18 Scientific research has its production and dissemination phases. The former is substantially more expensive than the latter (knowledge dissemination can be achieved for free by the word of mouth or via personal web-site) and is mostly paid for by the public. The labouriously prepared and refereed conclusions are then given freely to journals whose production costs and profits restrict knowledge circulation. We would all be wiser if the publicly funded research producers also assumed the obligation to disseminate the peer-vetted results upon project completion, at least in a preliminary way (as open file reports), for free to the reader or at a nominal cost.

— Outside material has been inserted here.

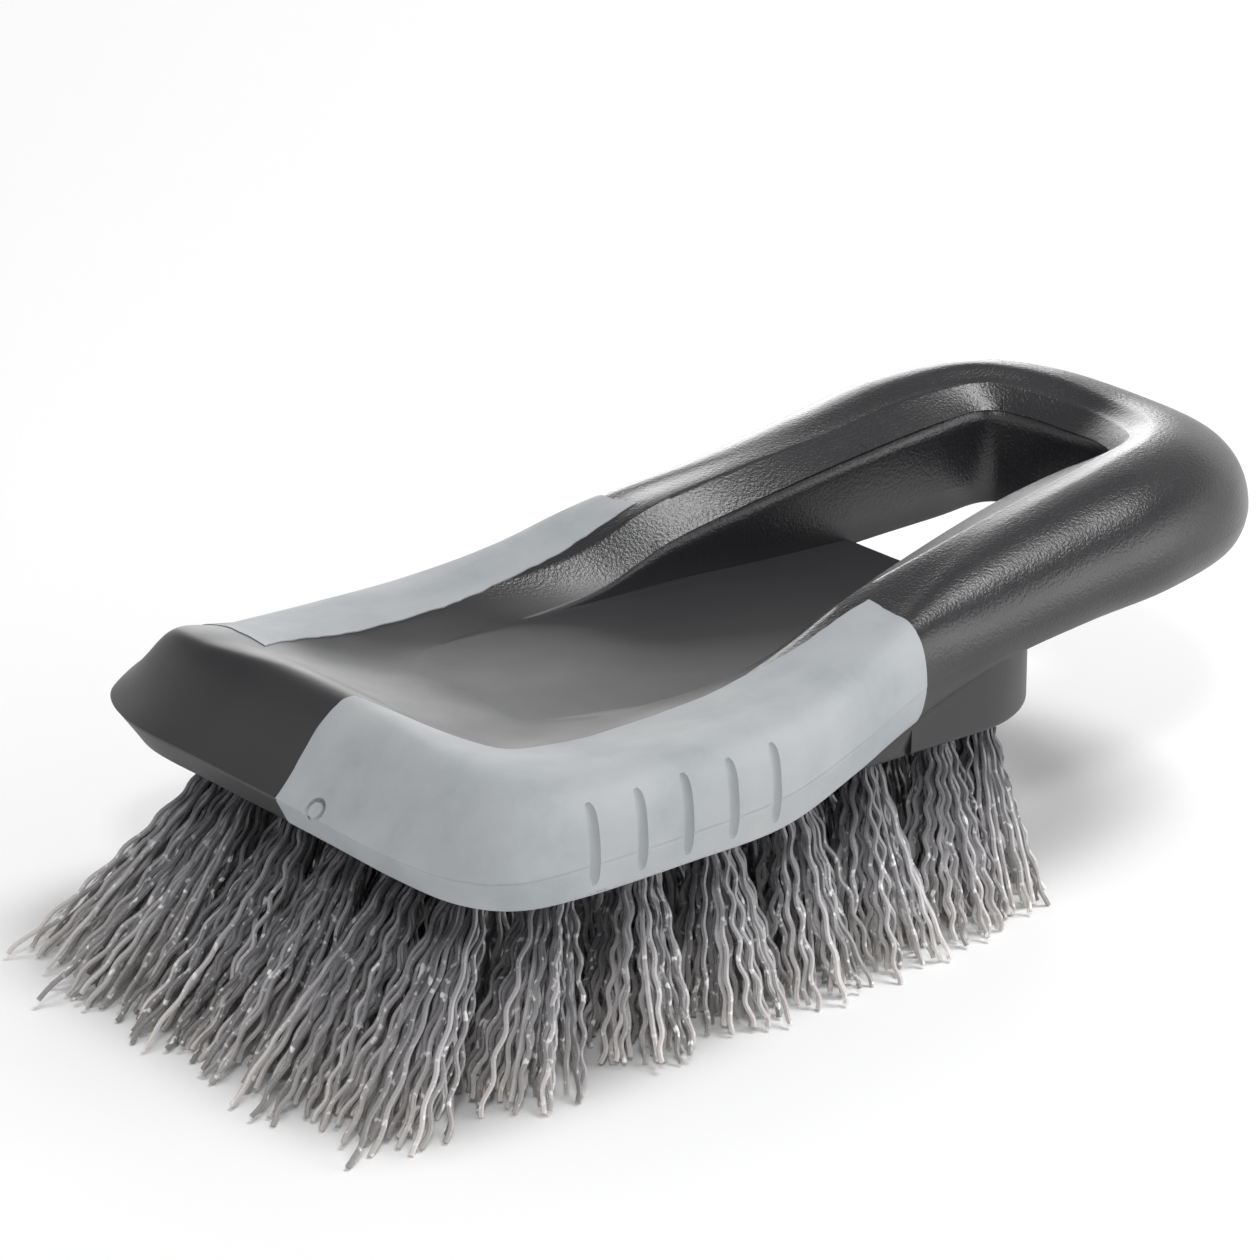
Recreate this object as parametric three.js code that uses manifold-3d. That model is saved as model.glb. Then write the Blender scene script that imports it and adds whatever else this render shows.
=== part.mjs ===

Web-sites and the growing server capacities now make this possible. Many geological surveys are now half way there, but the research grant providers like NRC are yet to follow. There is also a pressing need to allow copyright-free circulation of the publicly funded knowledge, provided the source is properly acknowledged. I believe that the time-consuming, referee-short, and over-priced publishing process as we know it will become an add-on in the near future: nice to have but no longer indispensable as the principal means of knowledge dissemination.

REFERENCES

Economist (The), 1998, Publishing, perishing and peer review. The Economist (London), January 24, 1998, p, 77-78.

Moghaddam, G.G., 2007, Scholarly electronic journal publishing: a study comparing commercial and nonprofit/university publishers: The Serial Librarian, v. 51, nos. 3/4, p. 165-183.

Navin, J.C. and Starratt, J., 2007, Does open access make sense? A closer look at chemistry, economics, and mathematics: College and Research Libraries, v. 68, no. 4, p. 323-327.